La canzone composta da Albanese e Dommarco sta per compiere 110 anni ed è più viva che mai: dopo il successo al festival della canzone italiana di Parigi, si consacrò come inno regionale

Non c'è abruzzese che non conosca questi versi famosissimi: "E vola, vola, vola, vola/e vola lu cardille/nu vasce a pizzichille/né mi le può negà". Il "Vola vola", diventato di diritto l'inno dell'Abruzzo, nonché la canzone più famosa al mondo in dialetto abruzzese, sta per compiere 110 anni.

A comporre la melodia, nel 1908, il pronipote di Francesco Paolo Tosti, Guido Albanese, con Luigi Dommarco, che scrisse invece il testo. Sin dai primi anni Venti, i due compositori cercarono di far conoscere la loro canzone in giro per l'Abruzzo, tra festival e concorso. Ma solo nel 1953 quei versi in dialetto ortonese, che raccontano il gioco di un fanciullo, ebbero la soddisfazione più grande, con la vittoria, nel 1953, al festival della canzone italiana di Parigi. 

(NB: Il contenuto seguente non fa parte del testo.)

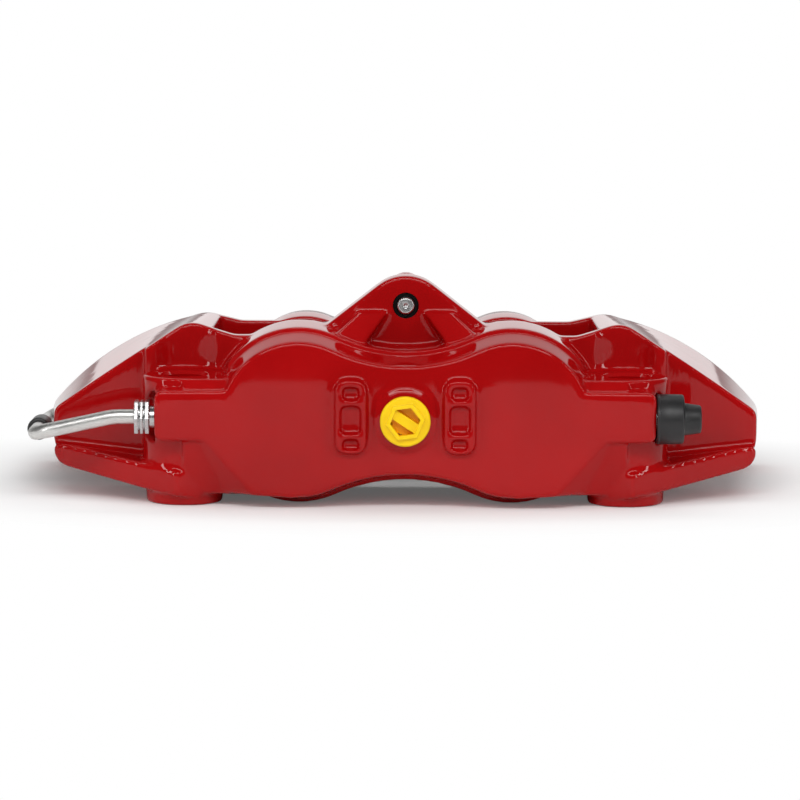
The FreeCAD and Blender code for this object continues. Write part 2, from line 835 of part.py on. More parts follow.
def make_pad_pin():
    """The retaining pin, with a punch mark in its head and a turned-down tail."""
    body = new_body("pad_pin")
    radius = S.pin_diameter / 2
    front = -ear_front - 1.5
    back = S.pad_pocket_half + S.outer_ear_thickness - 0.5
    tail = S.pin_tail_diameter / 2
    turned(body, "Revolution", "pin", "V_Axis", [
        (0, front + 0.8),
        (0.9, front),
        (radius - 0.5, front),
        (radius, front + 0.5),
        (radius, S.pad_pocket_half - 1.5),
        (tail, S.pad_pocket_half - 0.5),
        (tail, back - 1),
        (tail - 0.6, back),
        (0, back),
    ])
    set_down(body, -1)
    bind(body, "Placement.Base.z", S.pin_height)


def make_pin_sleeve():
    """The split spring sleeve that grips the pin in the inboard ear."""
    body = new_body("pin_sleeve")
    inner = S.pin_diameter / 2
    outer = S.sleeve_diameter / 2 - S.bore_fit
    turned(body, "Revolution", "sleeve", "V_Axis", [
        (inner, -ear_front + 0.6),
        (inner, -S.pad_pocket_half - 1),
        (outer, -S.pad_pocket_half - 1),
        (outer, -ear_front + 0.6),
    ])
    slit = [rectangle(-0.5, 0.5, -S.sleeve_diameter, 0)]
    pocket(body, "slit", "XZ_Plane", -ear_front, -S.pad_pocket_half, slit)
    set_down(body, -1)
    bind(body, "Placement.Base.z", S.pin_height)


def make_pad_spring():
    """A bent leaf under the pin: a strip over the disc, with four arms on the rims of the pads."""
    body = new_body("pad_spring")
    top = S.pin_height - S.pin_diameter / 2 - S.spring_pin_gap
    knee = top - S.spring_drop
    tip = knee - S.spring_tip_drop
    thickness = S.spring_thickness
    flat = S.tab_half_width + S.spring_tab_gap + S.spring_arm_neck
    leaf = [
        (-S.spring_half, tip),
        (-S.spring_knee_half, knee, 3),
        (-flat, top, 3),
        (flat, top, 3),
        (S.spring_knee_half, knee, 3),
        (S.spring_half, tip),
        (S.spring_half, tip - thickness),
        (S.spring_knee_half, knee - thickness, 3),
        (flat, top - thickness, 3),
        (-flat, top - thickness, 3),
        (-S.spring_knee_half, knee - thickness, 3),
        (-S.spring_half, tip - thickness),
    ]
    reach = plate_back - 1
    pad(body, "leaf", "XZ_Plane", -reach, reach, [leaf])
    window_half = S.tab_half_width + S.spring_tab_gap
    window_start = S.disc_thickness / 2
    windows = []
    for sign in SIDES:
        windows.append([
            (-window_half, sign * window_start, 1.5),
            (window_half, sign * window_start, 1.5),
            (window_half, sign * (reach + 2)),
            (-window_half, sign * (reach + 2)),
        ])
    pocket(body, "tab_windows", "XY_Plane", top + 2, knee - 5, windows)
    relief_half = slot_half - 1
    reliefs = []
    for sign in SIDES:
        reliefs.append([
            (sign * flat, -relief_half),
            (sign * flat, relief_half),
            (sign * (S.spring_half + 2), relief_half),
            (sign * (S.spring_half + 2), -relief_half),
        ])
    pocket(body, "disc_reliefs", "XY_Plane", top + 2, knee - 5, reliefs)
    set_down(body, -1)


# ---------------------------------------------------------------- pipe, ports and bleed screws


def pipe_route():
    """The corners of the pipe's centre line, with the radius of each bend."""
    nut = -S.block_end - S.neck_length
    line = S.gallery_line
    return [
        (nut, -line, S.piston_height, None),
        (-S.block_end - 14, -line, S.piston_height, 22),
        (-S.pipe_near_end, -line + 2.75, S.pipe_near_height, number(S.pipe_bend)),
        (-S.pipe_far_end, line - 5.75, S.pipe_far_height, number(S.pipe_bend)),
        (-S.block_end - 14, line, S.piston_height, 22),
        (nut, line, S.piston_height, None),
    ]


def pipe_spots(corners):
    return [Vector(*[number(value) for value in corner[:3]]) for corner in corners]


def pipe_path(corners):
    """Straight runs joined by tangent arcs."""
    spots = pipe_spots(corners)
    edges = []
    start = spots[0]
    for i in range(1, len(spots) - 1):
        before = (spots[i - 1] - spots[i]).normalize()
        after = (spots[i + 1] - spots[i]).normalize()
        half_angle = before.getAngle(after) / 2
        radius = corners[i][3]
        setback = radius / math.tan(half_angle)
        centre = spots[i] + (before + after).normalize() * (radius / math.sin(half_angle))
        middle = centre + (spots[i] - centre).normalize() * radius
        first = spots[i] + before * setback
        last = spots[i] + after * setback
        edges.append(Part.LineSegment(start, first).toShape())
        edges.append(Part.Arc(first, middle, last).toShape())
        start = last
    edges.append(Part.LineSegment(start, spots[-1]).toShape())
    return Part.Wire(edges)


def make_crossover_pipe():
    """The steel pipe that links the two halves round the end of the bridge."""
    path = pipe_path(pipe_route())
    radius = number(S.pipe_diameter) / 2
    tubes = []
    for size in (radius, radius - number(S.pipe_wall)):
        ring = Part.Wire(Part.Circle(path.Edges[0].Vertexes[0].Point, Vector(1, 0, 0), size).toShape())
        tubes.append(path.makePipeShell([ring], True, False))
    pipe = doc.addObject("Part::Feature", "crossover_pipe")
    pipe.Label = "crossover_pipe"
    pipe.Shape = tubes[0].cut(tubes[1])
    bind(pipe, "Placement.Base.y", S.bolt_line)


def make_pipe_hose():
    """The rubber sleeve that keeps the pipe off the end of the bridge."""
    body = new_body("pipe_hose")
    inner = S.pipe_diameter / 2 + S.bore_fit
    outer = S.hose_diameter / 2
    start = S.hose_start
    stop = S.hose_start + S.hose_length
    turned(body, "Revolution", "sleeve", "V_Axis", [
        (inner, start),
        (outer - 0.4, start),
        (outer, start + 0.4),
        (outer, stop - 0.4),
        (outer - 0.4, stop),
        (inner, stop),
    ])
    spots = pipe_spots(pipe_route())
    along = Rotation(Vector(0, 1, 0), spots[3] - spots[2])
    body.Placement = Placement(spots[2] + Vector(0, number(S.bolt_line), 0), along)


def make_tube_nut(side):
    """A flare nut: hexagon with two grip grooves, an undercut neck and a shank in the port."""
    body = new_body(f"tube_nut_{half_name(side)}")
    flats = S.nut_flats
    hex_start = -S.neck_length
    hex_end = -S.neck_length - S.nut_length
    shank = S.port_diameter / 2 - S.thread_gap
    hole = S.pipe_diameter / 2
    pad(body, "hexagon", "YZ_Plane", hex_start, hex_end, [hexagon(0, 0, flats)])
    turned(body, "Revolution", "shank", "H_Axis", [
        (hex_start - 1, 0),
        (hex_start - 1, S.neck_diameter / 2),
        (0.3, S.neck_diameter / 2),
        (0.3, shank),
        (S.port_depth - 2, shank),
        (S.port_depth - 0.5, S.gallery_diameter / 2 + 1),
        (S.port_depth - 0.5, 0),
    ])
    for index in (1, 2):
        at = hex_start - S.nut_length * index / 3
        turned(body, "Groove", f"grip_{index}", "H_Axis", [
            (at - 0.3, flats / 2 - 0.4),
            (at + 0.3, flats / 2 - 0.4),
            (at + 0.3, flats),
            (at - 0.3, flats),
        ])
    pocket(body, "pipe_hole", "YZ_Plane", hex_end, 0, [circle(0, 0, hole)])
    pocket(body, "fluid_hole", "YZ_Plane", 0, S.port_depth, [circle(0, 0, S.gallery_diameter / 2)])
    bind(body, "Placement.Base.x", -S.block_end)
    bind(body, "Placement.Base.y", S.bolt_line + side * S.gallery_line)
    bind(body, "Placement.Base.z", S.piston_height)


def cap_cavity():
    """Radius of the cap's hollow, which clears the bleed screw's hexagon."""
    return S.bleed_flats / math.sqrt(3) + 1.6


def make_bleed_screw(side):
    """A bleed screw: sealing cone, shank, hexagon and hose nipple, cross drilled to its bore."""
    body = new_body(f"bleed_screw_{half_name(side)}")
    shank = S.port_diameter / 2 - S.thread_gap
    nipple = 3
    hex_start = S.neck_length
    hex_end = S.neck_length + S.nut_length
    tip = S.cap_length + 4.6
    pad(body, "hexagon", "YZ_Plane", hex_start, hex_end, [hexagon(0, 0, S.bleed_flats)])
    turned(body, "Revolution", "stem", "H_Axis", [
        (-S.port_depth + 0.5, 0),
        (-S.port_depth + 0.5, 1.2),
        (-S.port_depth + 3.5, shank - 1.4),
        (-S.port_depth + 4.5, shank),
        (-0.3, shank),
        (-0.3, S.neck_diameter / 2),
        (hex_start + 1, S.neck_diameter / 2),
        (hex_start + 1, nipple - 0.5),
        (hex_end + 3, nipple - 0.5),
        (tip - 3, nipple),
        (tip, nipple - 1.2),
        (tip, 0),
    ])
    pocket(body, "bore", "YZ_Plane", tip, -S.port_depth + 6, [circle(0, 0, 1)])
    pocket(body, "cross_bore", "XZ_Plane", -S.nut_flats, S.nut_flats, [circle(-S.port_depth + 6.5, 0, 0.9)])
    bind(body, "Placement.Base.x", S.block_end)
    bind(body, "Placement.Base.y", S.bolt_line + side * S.gallery_line)
    bind(body, "Placement.Base.z", S.piston_height)


def make_bleed_cap(side):
    """The rubber cap over the bleed screw: a wide skirt and a tapered tip."""
    body = new_body(f"bleed_cap_{half_name(side)}")
    radius = S.cap_diameter / 2
    tip_end = S.cap_length + 6
    turned(body, "Revolution", "cap", "H_Axis", [
        (0.1, cap_cavity()),
        (0.1, radius - 0.5),
        (0.6, radius),
        (S.cap_length - 0.8, radius),
        (S.cap_length, radius - 0.8),
        (S.cap_length, 5.6),
        (tip_end - 0.5, 4.8),
        (tip_end, 4.3),
        (tip_end, 0),
        (tip_end - 1.2, 0),
        (tip_end - 1.2, 3.9),
        (S.cap_length - 1.6, 3.9),
        (S.cap_length - 1.6, cap_cavity()),
    ])
    bind(body, "Placement.Base.x", S.block_end)
    bind(body, "Placement.Base.y", S.bolt_line + side * S.gallery_line)
    bind(body, "Placement.Base.z", S.piston_height)


def make_inlet_plug():
    """The plastic plug that closes the inlet: flange, raised hexagon and a hexagon socket with a bar."""
    body = new_body("inlet_plug")
    face = -S.half_width - 1.2
    flange = S.inlet_flange_diameter / 2
    shank = S.inlet_port_diameter / 2 - S.thread_gap
    turned(body, "Revolution", "flange", "V_Axis", [
        (0, face - 0.1),
        (flange, face - 0.1),
        (flange, face - 1.7),
        (flange - 0.5, face - 2.2),
        (0, face - 2.2),
    ])
    turned(body, "Revolution", "shank", "V_Axis", [
        (0, face - 1),
        (shank, face - 1),
        (shank, face + 6.5),
        (shank - 0.8, face + 7.3),
        (0, face + 7.3),
    ])
    outer_flats = 11.6
    inner_flats = 9.0
    pad(body, "raised_hexagon", "XZ_Plane", face - 1.5, face - 3.4, [hexagon(0, 0, outer_flats, 8)])
    pocket(body, "socket", "XZ_Plane", face - 3.4, face + 0.6, [hexagon(0, 0, inner_flats, 8)])
    lean = math.radians(-33)
    bar = []
    for along, across in ((-1, -1), (1, -1), (1, 1), (-1, 1)):
        x = along * 4.6 * math.cos(lean) - across * 1.7 * math.sin(lean)
        up = along * 4.6 * math.sin(lean) + across * 1.7 * math.cos(lean)
        bar.append((x, up))
    pad(body, "bar", "XZ_Plane", face + 1.5, face - 2.0, [bar])
    set_down(body, -1)
    bind(body, "Placement.Base.z", S.piston_height)


# ---------------------------------------------------------------- the whole caliper

make_caliper_body()
for side in SIDES:
    for end in SIDES:
        make_piston(side, end)
        for name in SEAL_BANDS:
            make_seal(name, side, end)
        make_abutment(side, end)
    make_backplate(side)
    make_friction(side)
    make_shim(side)
    make_tube_nut(side)
    make_bleed_screw(side)
    make_bleed_cap(side)
make_pad_pin()
make_pin_sleeve()
make_pad_spring()
make_crossover_pipe()
make_pipe_hose()
make_inlet_plug()
doc.recompute()

for item in doc.Objects:
    if "Invalid" in item.State or "Error" in item.State:
        raise RuntimeError(f"{item.Name} failed to build")

nodes = [item for item in doc.Objects if item.TypeId in ("PartDesign::Body", "Part::Feature")]
for node in nodes:
    if node.Shape.isNull() or not node.Shape.isValid() or not node.Shape.Solids:
        raise RuntimeError(f"{node.Label} has no valid solid")

os.makedirs("parts", exist_ok=True)
for node in nodes:
    node.Shape.exportStep(f"parts/{node.Label}.step")
    print(node.Label, len(node.Shape.Solids), round(node.Shape.Volume / 1000, 2), "cm3")
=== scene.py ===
import math

import bpy
from mathutils import Matrix, Vector


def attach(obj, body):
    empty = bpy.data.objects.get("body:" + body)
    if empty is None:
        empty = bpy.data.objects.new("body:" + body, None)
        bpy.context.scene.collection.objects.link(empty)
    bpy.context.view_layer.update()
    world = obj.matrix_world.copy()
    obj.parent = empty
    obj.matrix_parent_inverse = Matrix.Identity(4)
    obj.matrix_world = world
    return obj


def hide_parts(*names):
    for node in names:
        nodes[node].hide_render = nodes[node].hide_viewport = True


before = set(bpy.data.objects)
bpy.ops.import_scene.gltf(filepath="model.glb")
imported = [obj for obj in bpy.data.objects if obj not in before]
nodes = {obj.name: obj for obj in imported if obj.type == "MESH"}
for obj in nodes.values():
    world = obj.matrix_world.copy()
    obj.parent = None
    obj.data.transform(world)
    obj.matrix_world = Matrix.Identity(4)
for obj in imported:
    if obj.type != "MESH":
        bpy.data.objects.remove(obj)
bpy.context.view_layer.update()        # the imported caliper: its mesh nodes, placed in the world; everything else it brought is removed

mm = 0.001

# The view

view = {
    "aim": (0.0, 0.055, 0.040),      # middle of the disc slot
    "distance": 1.715,
    "elevation": 6.92,
    "roll": 0.28,
    "lens": 217.0,
    "sensor": 36.0,
    "shift": (-0.0069, -0.0412),
    "clipEnd": 60.0,
}


def placeCamera():
    up = math.radians(view["elevation"])
    back = Vector((0, -math.cos(up), math.sin(up)))
    camera = bpy.data.cameras.new("viewCamera")
    camera.lens = view["lens"]
    camera.sensor_width = view["sensor"]
    camera.shift_x, camera.shift_y = view["shift"]
    camera.clip_end = view["clipEnd"]
    placed = bpy.data.objects.new("viewCamera", camera)
    bpy.context.scene.collection.objects.link(placed)
    turn = (-back).to_track_quat("-Z", "Y").to_matrix().to_4x4()
    turn = turn @ Matrix.Rotation(math.radians(view["roll"]), 4, "Z")
    placed.matrix_world = Matrix.Translation(Vector(view["aim"]) + back * view["distance"]) @ turn
    bpy.context.scene.camera = placed


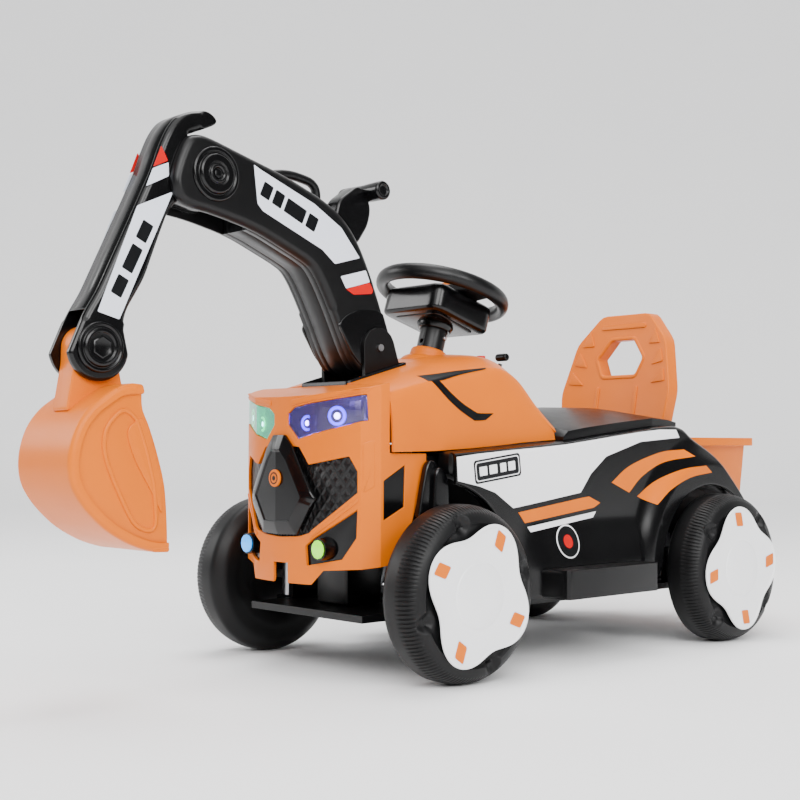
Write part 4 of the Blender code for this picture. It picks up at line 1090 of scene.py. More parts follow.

Ma dove nasce il ritornello più famoso d'Abruzzo? Il "vola vola vola" era un gioco molto praticato, all'epoca, dai ragazzini. Colui che conduceva il gioco, accerchiato dai compagni che gli tenevano l'indice sul ginocchio, doveva pronunciare il nome di un animale dopo la formula "Vola vola vola". Se l'animale nominato era effettivamente in grado di volare, i ragazzi dovevano sollevare il dito, per mimare il volo, in caso contrario dovevano tenerlo sul ginocchio dell'amico. A ogni errore, corrispondeva un pegno da pagare. 

La canzone, rifacendosi a quel gioco, parla in realtà di amore: "Vulesse fa’ ‘revenì pe’ n’ora sole/lu tempe belle de la cuntentezze/quande pazzijavame a vola vola/e te cupre’ de vasce e de carezze", ossia "Vorrei far tornare per un'ora sola il tempo bello della contentezza, quando giocavamo a "vola vola" e ti coprivo di baci e di carezze".